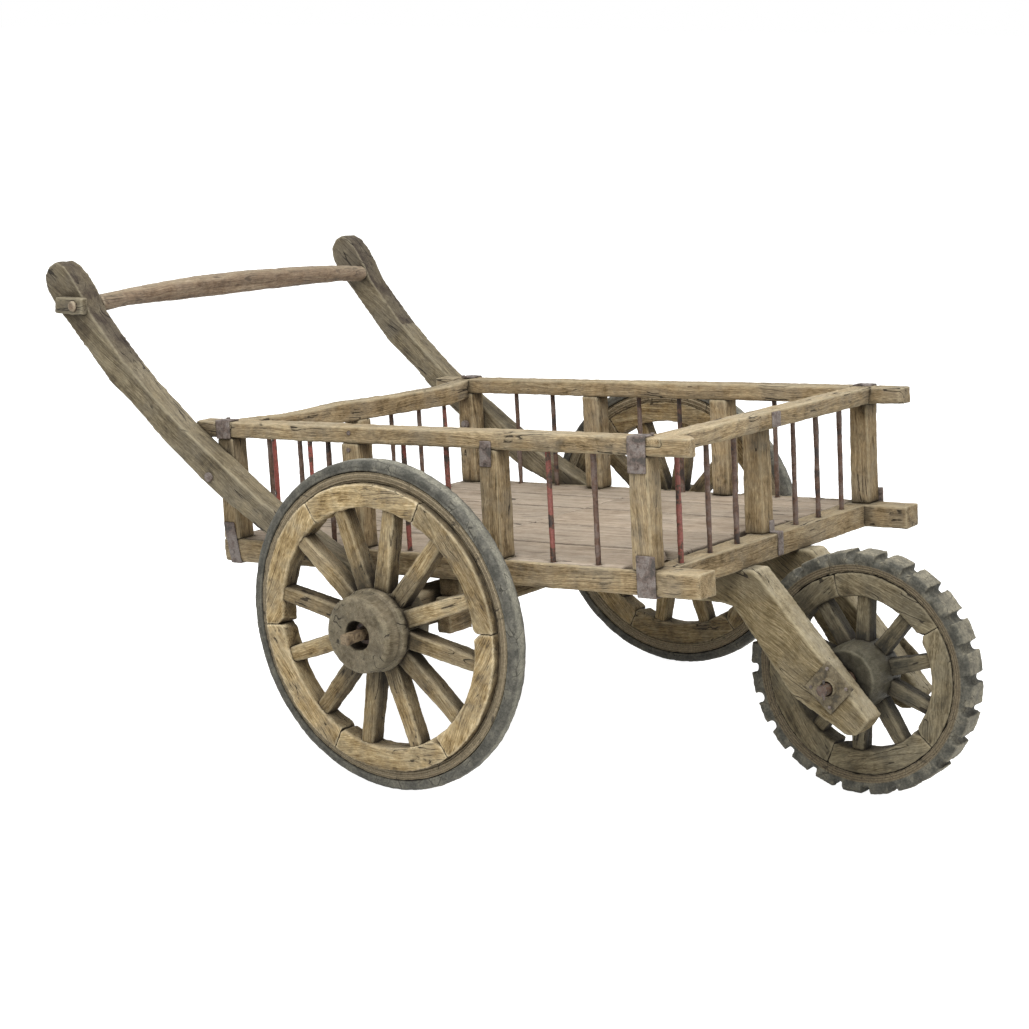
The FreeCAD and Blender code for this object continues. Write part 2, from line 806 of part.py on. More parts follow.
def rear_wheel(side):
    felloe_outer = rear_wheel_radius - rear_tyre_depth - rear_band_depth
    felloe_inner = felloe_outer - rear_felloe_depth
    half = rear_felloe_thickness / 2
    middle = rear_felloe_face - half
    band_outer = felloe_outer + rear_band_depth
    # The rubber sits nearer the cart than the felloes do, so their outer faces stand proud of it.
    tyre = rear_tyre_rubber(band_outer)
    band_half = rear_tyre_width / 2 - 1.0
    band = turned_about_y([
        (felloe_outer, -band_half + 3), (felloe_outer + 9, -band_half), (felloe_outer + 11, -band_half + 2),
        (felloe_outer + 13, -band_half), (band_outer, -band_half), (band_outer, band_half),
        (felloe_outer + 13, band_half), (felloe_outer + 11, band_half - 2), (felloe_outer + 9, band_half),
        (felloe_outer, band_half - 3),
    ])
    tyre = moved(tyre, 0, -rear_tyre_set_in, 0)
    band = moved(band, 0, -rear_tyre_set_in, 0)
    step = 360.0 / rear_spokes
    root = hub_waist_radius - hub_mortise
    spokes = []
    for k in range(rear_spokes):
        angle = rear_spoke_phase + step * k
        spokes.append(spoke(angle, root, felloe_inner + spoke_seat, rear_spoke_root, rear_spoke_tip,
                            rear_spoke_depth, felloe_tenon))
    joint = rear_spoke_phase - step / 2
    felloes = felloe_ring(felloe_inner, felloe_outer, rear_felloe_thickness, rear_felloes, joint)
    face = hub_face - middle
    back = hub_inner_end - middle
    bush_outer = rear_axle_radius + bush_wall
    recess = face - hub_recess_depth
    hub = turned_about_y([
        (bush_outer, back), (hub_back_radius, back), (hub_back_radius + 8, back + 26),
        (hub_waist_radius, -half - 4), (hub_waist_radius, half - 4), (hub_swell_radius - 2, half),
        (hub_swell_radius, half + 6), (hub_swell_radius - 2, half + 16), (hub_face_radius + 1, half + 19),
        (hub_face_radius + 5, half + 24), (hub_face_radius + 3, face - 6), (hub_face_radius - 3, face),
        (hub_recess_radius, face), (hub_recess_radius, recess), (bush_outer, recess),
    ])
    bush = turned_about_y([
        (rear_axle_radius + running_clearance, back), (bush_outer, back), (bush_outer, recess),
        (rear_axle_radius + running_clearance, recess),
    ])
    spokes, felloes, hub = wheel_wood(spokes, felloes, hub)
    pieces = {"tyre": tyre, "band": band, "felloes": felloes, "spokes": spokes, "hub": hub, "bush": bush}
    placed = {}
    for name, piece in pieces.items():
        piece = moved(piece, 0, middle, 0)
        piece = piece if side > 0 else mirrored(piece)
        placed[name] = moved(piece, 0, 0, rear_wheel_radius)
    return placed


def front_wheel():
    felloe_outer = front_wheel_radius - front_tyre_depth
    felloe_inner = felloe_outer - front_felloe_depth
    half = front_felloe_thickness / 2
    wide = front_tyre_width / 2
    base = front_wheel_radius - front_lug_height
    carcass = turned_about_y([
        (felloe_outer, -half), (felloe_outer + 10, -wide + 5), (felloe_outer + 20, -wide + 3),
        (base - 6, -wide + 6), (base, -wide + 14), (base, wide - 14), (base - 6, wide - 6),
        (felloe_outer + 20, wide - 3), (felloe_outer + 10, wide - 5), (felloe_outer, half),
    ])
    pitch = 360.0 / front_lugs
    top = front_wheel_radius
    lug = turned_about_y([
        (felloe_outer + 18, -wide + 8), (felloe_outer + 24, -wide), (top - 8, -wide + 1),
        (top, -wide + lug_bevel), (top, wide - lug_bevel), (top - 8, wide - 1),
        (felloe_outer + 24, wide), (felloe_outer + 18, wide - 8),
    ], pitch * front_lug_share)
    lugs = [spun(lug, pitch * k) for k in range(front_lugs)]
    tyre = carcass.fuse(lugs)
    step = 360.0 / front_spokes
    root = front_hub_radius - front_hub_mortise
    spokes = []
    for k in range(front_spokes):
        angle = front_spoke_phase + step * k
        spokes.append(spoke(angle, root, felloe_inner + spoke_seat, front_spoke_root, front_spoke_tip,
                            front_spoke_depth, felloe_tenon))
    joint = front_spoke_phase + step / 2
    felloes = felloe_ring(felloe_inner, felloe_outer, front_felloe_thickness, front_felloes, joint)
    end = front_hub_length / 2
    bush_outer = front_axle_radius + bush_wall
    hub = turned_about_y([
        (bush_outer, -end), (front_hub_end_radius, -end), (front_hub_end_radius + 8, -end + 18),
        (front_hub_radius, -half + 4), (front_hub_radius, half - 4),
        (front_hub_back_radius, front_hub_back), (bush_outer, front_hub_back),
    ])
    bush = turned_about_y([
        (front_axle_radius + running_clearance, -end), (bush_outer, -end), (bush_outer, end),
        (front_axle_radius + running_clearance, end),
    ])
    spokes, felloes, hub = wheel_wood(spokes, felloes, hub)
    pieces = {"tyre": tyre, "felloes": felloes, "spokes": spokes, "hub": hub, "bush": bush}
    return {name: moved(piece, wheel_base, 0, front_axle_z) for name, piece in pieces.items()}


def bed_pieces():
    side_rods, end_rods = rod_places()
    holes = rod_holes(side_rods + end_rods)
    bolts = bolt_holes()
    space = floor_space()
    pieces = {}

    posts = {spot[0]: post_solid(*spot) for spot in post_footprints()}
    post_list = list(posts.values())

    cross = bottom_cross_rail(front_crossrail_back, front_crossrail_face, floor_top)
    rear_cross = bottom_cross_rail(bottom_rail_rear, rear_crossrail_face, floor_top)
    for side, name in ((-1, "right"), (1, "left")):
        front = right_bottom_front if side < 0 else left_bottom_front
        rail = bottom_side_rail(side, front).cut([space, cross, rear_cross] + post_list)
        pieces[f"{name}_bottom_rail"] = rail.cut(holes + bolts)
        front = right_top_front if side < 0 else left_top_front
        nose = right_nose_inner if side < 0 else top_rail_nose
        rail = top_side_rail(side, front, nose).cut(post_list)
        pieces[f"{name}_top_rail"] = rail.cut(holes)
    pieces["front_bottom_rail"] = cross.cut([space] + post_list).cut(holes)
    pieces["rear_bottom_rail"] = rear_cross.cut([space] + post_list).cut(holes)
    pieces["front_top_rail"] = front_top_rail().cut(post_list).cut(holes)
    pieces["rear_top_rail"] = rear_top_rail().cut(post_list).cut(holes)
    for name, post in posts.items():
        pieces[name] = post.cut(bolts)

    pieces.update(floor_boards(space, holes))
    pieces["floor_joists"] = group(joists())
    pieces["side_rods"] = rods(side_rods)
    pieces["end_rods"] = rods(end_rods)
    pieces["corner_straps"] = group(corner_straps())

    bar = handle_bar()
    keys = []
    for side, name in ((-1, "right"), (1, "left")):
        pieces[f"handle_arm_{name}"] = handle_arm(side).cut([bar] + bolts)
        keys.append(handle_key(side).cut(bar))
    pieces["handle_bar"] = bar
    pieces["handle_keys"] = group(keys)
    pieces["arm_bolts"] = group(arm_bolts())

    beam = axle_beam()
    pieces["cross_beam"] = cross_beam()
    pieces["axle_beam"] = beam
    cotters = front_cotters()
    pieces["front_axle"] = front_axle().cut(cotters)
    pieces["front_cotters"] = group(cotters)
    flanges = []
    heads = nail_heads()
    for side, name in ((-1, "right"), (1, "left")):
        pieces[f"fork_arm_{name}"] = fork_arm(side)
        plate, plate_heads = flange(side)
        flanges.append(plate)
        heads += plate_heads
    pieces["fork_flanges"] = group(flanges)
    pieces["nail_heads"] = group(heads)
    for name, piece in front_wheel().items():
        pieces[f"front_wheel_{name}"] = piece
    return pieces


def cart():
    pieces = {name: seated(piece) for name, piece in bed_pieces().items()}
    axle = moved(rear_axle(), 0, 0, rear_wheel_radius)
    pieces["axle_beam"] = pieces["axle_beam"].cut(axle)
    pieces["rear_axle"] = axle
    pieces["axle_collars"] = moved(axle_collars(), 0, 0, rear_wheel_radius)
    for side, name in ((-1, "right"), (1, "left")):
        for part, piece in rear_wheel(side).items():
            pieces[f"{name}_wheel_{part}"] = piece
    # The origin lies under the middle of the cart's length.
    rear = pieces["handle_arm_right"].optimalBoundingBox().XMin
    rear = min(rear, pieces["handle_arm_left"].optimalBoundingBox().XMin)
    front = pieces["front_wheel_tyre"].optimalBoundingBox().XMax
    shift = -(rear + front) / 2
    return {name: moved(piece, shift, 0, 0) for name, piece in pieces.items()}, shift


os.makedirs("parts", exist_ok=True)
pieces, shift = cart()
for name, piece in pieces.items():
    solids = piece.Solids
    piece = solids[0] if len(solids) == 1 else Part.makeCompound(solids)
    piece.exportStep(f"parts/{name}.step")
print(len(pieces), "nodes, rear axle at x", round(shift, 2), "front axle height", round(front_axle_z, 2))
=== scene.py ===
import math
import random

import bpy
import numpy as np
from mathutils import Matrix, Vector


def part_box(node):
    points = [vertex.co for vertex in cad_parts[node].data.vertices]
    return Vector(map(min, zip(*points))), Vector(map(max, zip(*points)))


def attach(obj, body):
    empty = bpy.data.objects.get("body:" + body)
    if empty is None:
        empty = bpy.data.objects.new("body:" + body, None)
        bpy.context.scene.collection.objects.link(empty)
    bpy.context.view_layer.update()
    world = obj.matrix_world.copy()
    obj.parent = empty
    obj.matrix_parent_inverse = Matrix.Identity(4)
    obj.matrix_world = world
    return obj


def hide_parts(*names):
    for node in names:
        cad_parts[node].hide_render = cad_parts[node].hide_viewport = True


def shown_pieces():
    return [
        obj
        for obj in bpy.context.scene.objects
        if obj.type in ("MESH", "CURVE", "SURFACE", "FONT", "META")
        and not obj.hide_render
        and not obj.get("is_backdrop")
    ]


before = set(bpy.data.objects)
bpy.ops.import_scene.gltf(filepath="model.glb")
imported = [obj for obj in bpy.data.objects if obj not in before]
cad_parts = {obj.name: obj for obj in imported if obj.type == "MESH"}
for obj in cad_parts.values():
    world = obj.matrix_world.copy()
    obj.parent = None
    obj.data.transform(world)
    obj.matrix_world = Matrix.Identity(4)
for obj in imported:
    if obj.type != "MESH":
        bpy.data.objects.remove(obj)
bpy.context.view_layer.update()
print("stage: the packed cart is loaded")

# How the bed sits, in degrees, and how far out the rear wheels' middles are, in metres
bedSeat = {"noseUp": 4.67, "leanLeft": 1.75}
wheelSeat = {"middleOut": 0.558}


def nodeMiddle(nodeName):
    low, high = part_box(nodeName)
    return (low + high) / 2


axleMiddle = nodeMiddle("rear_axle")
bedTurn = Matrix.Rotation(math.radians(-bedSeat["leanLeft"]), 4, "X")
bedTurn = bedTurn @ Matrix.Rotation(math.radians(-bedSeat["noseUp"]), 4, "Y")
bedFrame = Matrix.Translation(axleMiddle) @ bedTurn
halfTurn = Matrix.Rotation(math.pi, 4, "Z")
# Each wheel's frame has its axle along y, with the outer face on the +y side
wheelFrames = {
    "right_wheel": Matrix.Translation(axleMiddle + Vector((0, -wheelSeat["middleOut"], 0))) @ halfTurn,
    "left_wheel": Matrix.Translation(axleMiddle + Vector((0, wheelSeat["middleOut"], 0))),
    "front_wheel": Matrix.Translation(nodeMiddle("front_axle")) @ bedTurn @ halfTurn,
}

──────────

* _Task directions_
Copy exactly the lines from the line with "piece = solids[0]" up to and including the line with "for obj in bpy.context.scene.objects", and no other lines.

* _Answer for the task_
    piece = solids[0] if len(solids) == 1 else Part.makeCompound(solids)
    piece.exportStep(f"parts/{name}.step")
print(len(pieces), "nodes, rear axle at x", round(shift, 2), "front axle height", round(front_axle_z, 2))
=== scene.py ===
import math
import random

import bpy
import numpy as np
from mathutils import Matrix, Vector


def part_box(node):
    points = [vertex.co for vertex in cad_parts[node].data.vertices]
    return Vector(map(min, zip(*points))), Vector(map(max, zip(*points)))


def attach(obj, body):
    empty = bpy.data.objects.get("body:" + body)
    if empty is None:
        empty = bpy.data.objects.new("body:" + body, None)
        bpy.context.scene.collection.objects.link(empty)
    bpy.context.view_layer.update()
    world = obj.matrix_world.copy()
    obj.parent = empty
    obj.matrix_parent_inverse = Matrix.Identity(4)
    obj.matrix_world = world
    return obj


def hide_parts(*names):
    for node in names:
        cad_parts[node].hide_render = cad_parts[node].hide_viewport = True


def shown_pieces():
    return [
        obj
        for obj in bpy.context.scene.objects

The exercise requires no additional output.